Begin
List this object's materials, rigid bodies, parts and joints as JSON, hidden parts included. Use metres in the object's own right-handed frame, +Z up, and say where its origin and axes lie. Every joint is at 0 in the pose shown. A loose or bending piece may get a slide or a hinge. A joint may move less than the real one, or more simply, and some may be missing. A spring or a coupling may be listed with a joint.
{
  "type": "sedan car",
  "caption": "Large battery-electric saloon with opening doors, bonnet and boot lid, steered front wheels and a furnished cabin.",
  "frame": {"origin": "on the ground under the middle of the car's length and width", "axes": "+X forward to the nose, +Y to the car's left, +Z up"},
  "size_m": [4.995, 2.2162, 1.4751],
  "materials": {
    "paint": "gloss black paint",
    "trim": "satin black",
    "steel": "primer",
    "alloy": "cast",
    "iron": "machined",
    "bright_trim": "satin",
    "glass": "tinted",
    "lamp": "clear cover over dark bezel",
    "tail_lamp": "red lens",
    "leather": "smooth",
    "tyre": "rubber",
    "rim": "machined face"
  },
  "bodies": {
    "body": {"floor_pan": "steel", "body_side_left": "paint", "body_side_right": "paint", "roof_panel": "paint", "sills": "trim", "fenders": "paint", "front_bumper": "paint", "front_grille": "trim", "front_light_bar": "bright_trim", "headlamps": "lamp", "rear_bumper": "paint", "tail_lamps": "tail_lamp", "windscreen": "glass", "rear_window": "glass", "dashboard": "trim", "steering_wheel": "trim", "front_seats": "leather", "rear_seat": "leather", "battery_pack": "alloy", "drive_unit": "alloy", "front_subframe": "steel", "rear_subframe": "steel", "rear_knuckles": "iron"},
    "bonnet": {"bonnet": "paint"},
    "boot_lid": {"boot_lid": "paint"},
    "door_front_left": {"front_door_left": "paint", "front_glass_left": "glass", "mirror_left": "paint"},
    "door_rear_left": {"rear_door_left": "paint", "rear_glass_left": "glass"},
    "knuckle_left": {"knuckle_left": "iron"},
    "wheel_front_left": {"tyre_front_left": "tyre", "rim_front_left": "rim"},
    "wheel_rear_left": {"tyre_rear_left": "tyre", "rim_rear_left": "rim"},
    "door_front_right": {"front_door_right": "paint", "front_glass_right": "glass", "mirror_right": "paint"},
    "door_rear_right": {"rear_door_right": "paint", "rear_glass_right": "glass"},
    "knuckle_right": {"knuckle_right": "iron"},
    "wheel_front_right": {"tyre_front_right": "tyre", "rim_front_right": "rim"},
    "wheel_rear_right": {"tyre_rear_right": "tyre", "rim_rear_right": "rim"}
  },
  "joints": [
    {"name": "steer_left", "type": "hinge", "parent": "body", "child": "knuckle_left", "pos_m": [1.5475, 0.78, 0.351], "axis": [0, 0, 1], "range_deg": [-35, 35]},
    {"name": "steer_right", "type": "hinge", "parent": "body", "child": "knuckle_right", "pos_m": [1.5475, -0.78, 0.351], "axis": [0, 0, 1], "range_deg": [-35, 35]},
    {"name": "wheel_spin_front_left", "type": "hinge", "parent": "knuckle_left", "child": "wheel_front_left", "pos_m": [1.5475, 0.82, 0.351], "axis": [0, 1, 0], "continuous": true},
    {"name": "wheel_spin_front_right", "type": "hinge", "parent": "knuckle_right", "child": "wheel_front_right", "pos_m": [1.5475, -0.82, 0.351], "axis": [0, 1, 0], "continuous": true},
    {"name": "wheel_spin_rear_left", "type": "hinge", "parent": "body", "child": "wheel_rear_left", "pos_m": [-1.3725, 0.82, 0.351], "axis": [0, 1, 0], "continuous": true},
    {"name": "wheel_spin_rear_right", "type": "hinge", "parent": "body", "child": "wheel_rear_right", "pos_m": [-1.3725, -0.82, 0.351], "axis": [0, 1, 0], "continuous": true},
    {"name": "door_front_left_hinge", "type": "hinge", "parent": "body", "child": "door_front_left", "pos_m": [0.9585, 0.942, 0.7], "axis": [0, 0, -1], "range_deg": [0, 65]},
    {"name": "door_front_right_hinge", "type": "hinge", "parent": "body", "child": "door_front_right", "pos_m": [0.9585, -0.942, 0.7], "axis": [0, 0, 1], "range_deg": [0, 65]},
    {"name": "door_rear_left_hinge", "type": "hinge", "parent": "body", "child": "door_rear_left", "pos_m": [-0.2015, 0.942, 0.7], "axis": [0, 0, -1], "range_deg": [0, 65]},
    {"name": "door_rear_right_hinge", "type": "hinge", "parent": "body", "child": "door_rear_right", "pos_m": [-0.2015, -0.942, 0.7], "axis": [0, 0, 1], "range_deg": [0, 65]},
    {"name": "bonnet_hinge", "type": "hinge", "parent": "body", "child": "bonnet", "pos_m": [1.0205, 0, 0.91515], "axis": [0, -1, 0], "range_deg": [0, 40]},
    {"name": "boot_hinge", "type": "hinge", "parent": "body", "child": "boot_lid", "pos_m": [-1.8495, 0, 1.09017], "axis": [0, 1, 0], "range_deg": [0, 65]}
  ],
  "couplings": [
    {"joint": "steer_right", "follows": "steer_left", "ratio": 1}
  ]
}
End
From the listing above, extract every line exactly as it stands.

#### RESPONSE FOR THIS EXERCISE
List this object's materials, rigid bodies, parts and joints as JSON, hidden parts included. Use metres in the object's own right-handed frame, +Z up, and say where its origin and axes lie. Every joint is at 0 in the pose shown. A loose or bending piece may get a slide or a hinge. A joint may move less than the real one, or more simply, and some may be missing. A spring or a coupling may be listed with a joint.
{
  "type": "sedan car",
  "caption": "Large battery-electric saloon with opening doors, bonnet and boot lid, steered front wheels and a furnished cabin.",
  "frame": {"origin": "on the ground under the middle of the car's length and width", "axes": "+X forward to the nose, +Y to the car's left, +Z up"},
  "size_m": [4.995, 2.2162, 1.4751],
  "materials": {
    "paint": "gloss black paint",
    "trim": "satin black",
    "steel": "primer",
    "alloy": "cast",
    "iron": "machined",
    "bright_trim": "satin",
    "glass": "tinted",
    "lamp": "clear cover over dark bezel",
    "tail_lamp": "red lens",
    "leather": "smooth",
    "tyre": "rubber",
    "rim": "machined face"
  },
  "bodies": {
    "body": {"floor_pan": "steel", "body_side_left": "paint", "body_side_right": "paint", "roof_panel": "paint", "sills": "trim", "fenders": "paint", "front_bumper": "paint", "front_grille": "trim", "front_light_bar": "bright_trim", "headlamps": "lamp", "rear_bumper": "paint", "tail_lamps": "tail_lamp", "windscreen": "glass", "rear_window": "glass", "dashboard": "trim", "steering_wheel": "trim", "front_seats": "leather", "rear_seat": "leather", "battery_pack": "alloy", "drive_unit": "alloy", "front_subframe": "steel", "rear_subframe": "steel", "rear_knuckles": "iron"},
    "bonnet": {"bonnet": "paint"},
    "boot_lid": {"boot_lid": "paint"},
    "door_front_left": {"front_door_left": "paint", "front_glass_left": "glass", "mirror_left": "paint"},
    "door_rear_left": {"rear_door_left": "paint", "rear_glass_left": "glass"},
    "knuckle_left": {"knuckle_left": "iron"},
    "wheel_front_left": {"tyre_front_left": "tyre", "rim_front_left": "rim"},
    "wheel_rear_left": {"tyre_rear_left": "tyre", "rim_rear_left": "rim"},
    "door_front_right": {"front_door_right": "paint", "front_glass_right": "glass", "mirror_right": "paint"},
    "door_rear_right": {"rear_door_right": "paint", "rear_glass_right": "glass"},
    "knuckle_right": {"knuckle_right": "iron"},
    "wheel_front_right": {"tyre_front_right": "tyre", "rim_front_right": "rim"},
    "wheel_rear_right": {"tyre_rear_right": "tyre", "rim_rear_right": "rim"}
  },
  "joints": [
    {"name": "steer_left", "type": "hinge", "parent": "body", "child": "knuckle_left", "pos_m": [1.5475, 0.78, 0.351], "axis": [0, 0, 1], "range_deg": [-35, 35]},
    {"name": "steer_right", "type": "hinge", "parent": "body", "child": "knuckle_right", "pos_m": [1.5475, -0.78, 0.351], "axis": [0, 0, 1], "range_deg": [-35, 35]},
    {"name": "wheel_spin_front_left", "type": "hinge", "parent": "knuckle_left", "child": "wheel_front_left", "pos_m": [1.5475, 0.82, 0.351], "axis": [0, 1, 0], "continuous": true},
    {"name": "wheel_spin_front_right", "type": "hinge", "parent": "knuckle_right", "child": "wheel_front_right", "pos_m": [1.5475, -0.82, 0.351], "axis": [0, 1, 0], "continuous": true},
    {"name": "wheel_spin_rear_left", "type": "hinge", "parent": "body", "child": "wheel_rear_left", "pos_m": [-1.3725, 0.82, 0.351], "axis": [0, 1, 0], "continuous": true},
    {"name": "wheel_spin_rear_right", "type": "hinge", "parent": "body", "child": "wheel_rear_right", "pos_m": [-1.3725, -0.82, 0.351], "axis": [0, 1, 0], "continuous": true},
    {"name": "door_front_left_hinge", "type": "hinge", "parent": "body", "child": "door_front_left", "pos_m": [0.9585, 0.942, 0.7], "axis": [0, 0, -1], "range_deg": [0, 65]},
    {"name": "door_front_right_hinge", "type": "hinge", "parent": "body", "child": "door_front_right", "pos_m": [0.9585, -0.942, 0.7], "axis": [0, 0, 1], "range_deg": [0, 65]},
    {"name": "door_rear_left_hinge", "type": "hinge", "parent": "body", "child": "door_rear_left", "pos_m": [-0.2015, 0.942, 0.7], "axis": [0, 0, -1], "range_deg": [0, 65]},
    {"name": "door_rear_right_hinge", "type": "hinge", "parent": "body", "child": "door_rear_right", "pos_m": [-0.2015, -0.942, 0.7], "axis": [0, 0, 1], "range_deg": [0, 65]},
    {"name": "bonnet_hinge", "type": "hinge", "parent": "body", "child": "bonnet", "pos_m": [1.0205, 0, 0.91515], "axis": [0, -1, 0], "range_deg": [0, 40]},
    {"name": "boot_hinge", "type": "hinge", "parent": "body", "child": "boot_lid", "pos_m": [-1.8495, 0, 1.09017], "axis": [0, 1, 0], "range_deg": [0, 65]}
  ],
  "couplings": [
    {"joint": "steer_right", "follows": "steer_left", "ratio": 1}
  ]
}